>> start INPUT

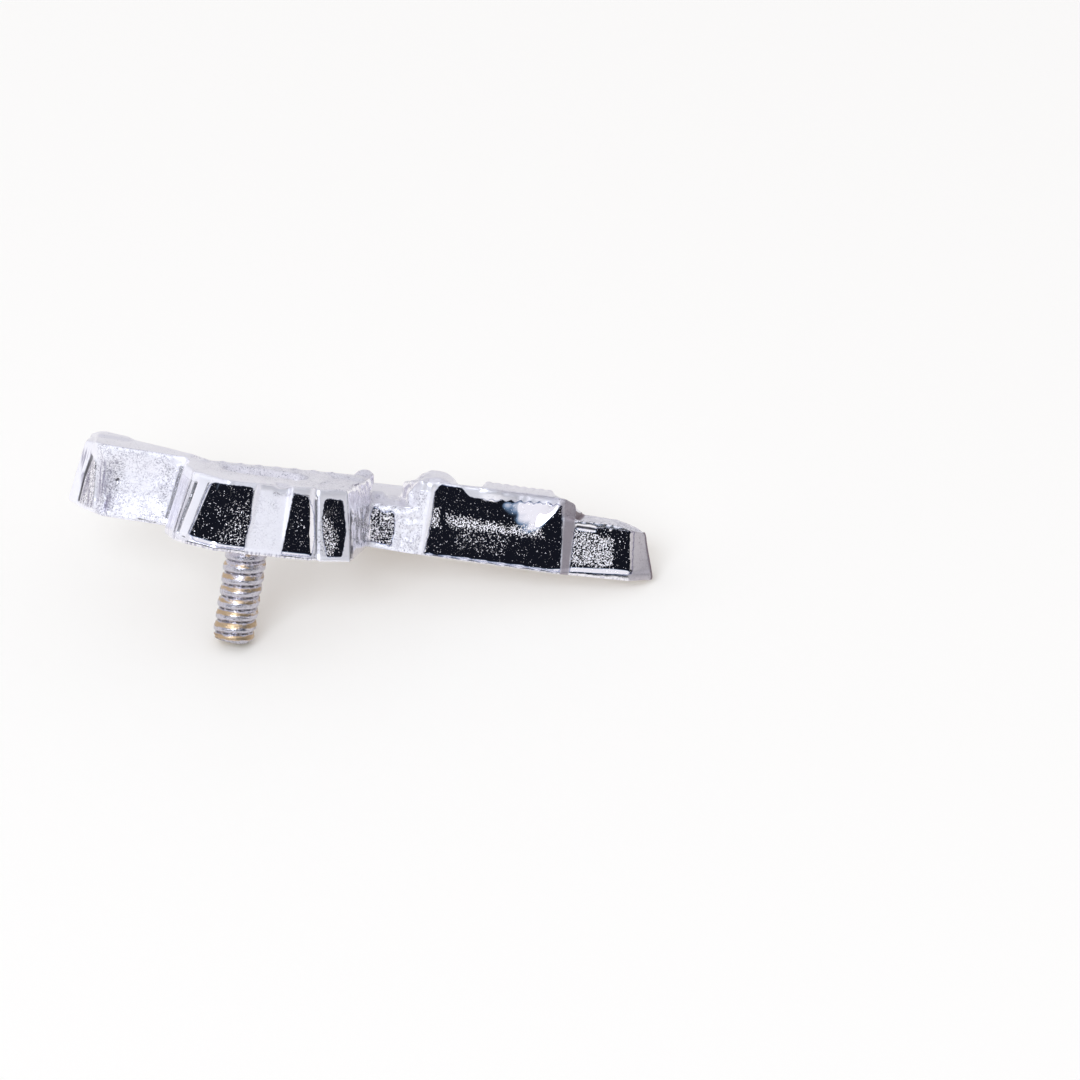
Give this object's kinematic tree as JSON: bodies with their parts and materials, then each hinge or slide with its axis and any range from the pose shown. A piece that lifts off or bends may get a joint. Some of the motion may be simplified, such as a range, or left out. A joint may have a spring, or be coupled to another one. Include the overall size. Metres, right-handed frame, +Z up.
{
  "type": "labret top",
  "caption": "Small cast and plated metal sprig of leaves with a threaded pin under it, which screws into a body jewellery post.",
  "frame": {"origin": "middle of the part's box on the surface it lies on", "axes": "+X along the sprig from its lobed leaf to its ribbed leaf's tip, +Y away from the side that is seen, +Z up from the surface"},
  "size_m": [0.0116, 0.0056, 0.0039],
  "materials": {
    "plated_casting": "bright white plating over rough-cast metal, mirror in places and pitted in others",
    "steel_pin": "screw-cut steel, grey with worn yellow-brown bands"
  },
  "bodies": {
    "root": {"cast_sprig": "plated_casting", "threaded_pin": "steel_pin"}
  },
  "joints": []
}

>> end INPUT
>> start INPUT

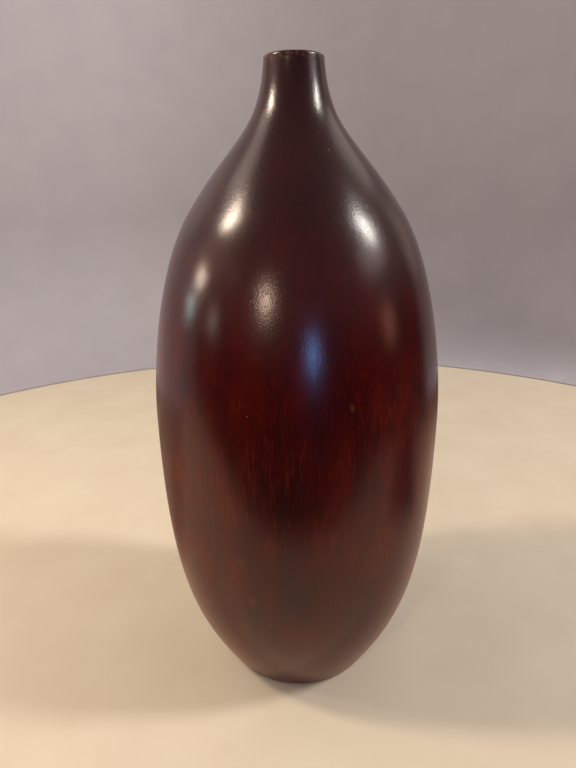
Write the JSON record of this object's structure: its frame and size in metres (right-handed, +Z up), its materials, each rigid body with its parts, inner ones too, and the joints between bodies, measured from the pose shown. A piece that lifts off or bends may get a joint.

>> end INPUT
>> start INPUT

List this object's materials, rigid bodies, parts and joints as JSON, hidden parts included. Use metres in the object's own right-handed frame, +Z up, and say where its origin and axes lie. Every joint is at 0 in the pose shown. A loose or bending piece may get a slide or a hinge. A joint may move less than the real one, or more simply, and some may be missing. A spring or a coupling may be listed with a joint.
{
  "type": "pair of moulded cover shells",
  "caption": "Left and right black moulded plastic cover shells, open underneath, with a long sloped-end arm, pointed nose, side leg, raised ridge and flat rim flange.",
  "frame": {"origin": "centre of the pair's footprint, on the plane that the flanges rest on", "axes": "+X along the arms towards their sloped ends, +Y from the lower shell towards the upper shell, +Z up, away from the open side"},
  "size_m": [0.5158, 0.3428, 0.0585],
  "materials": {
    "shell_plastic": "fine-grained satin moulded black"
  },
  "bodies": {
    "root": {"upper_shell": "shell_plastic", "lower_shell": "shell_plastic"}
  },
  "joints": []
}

>> end INPUT

State the count of lines in the data holding the word "their", adding nothing to it.

2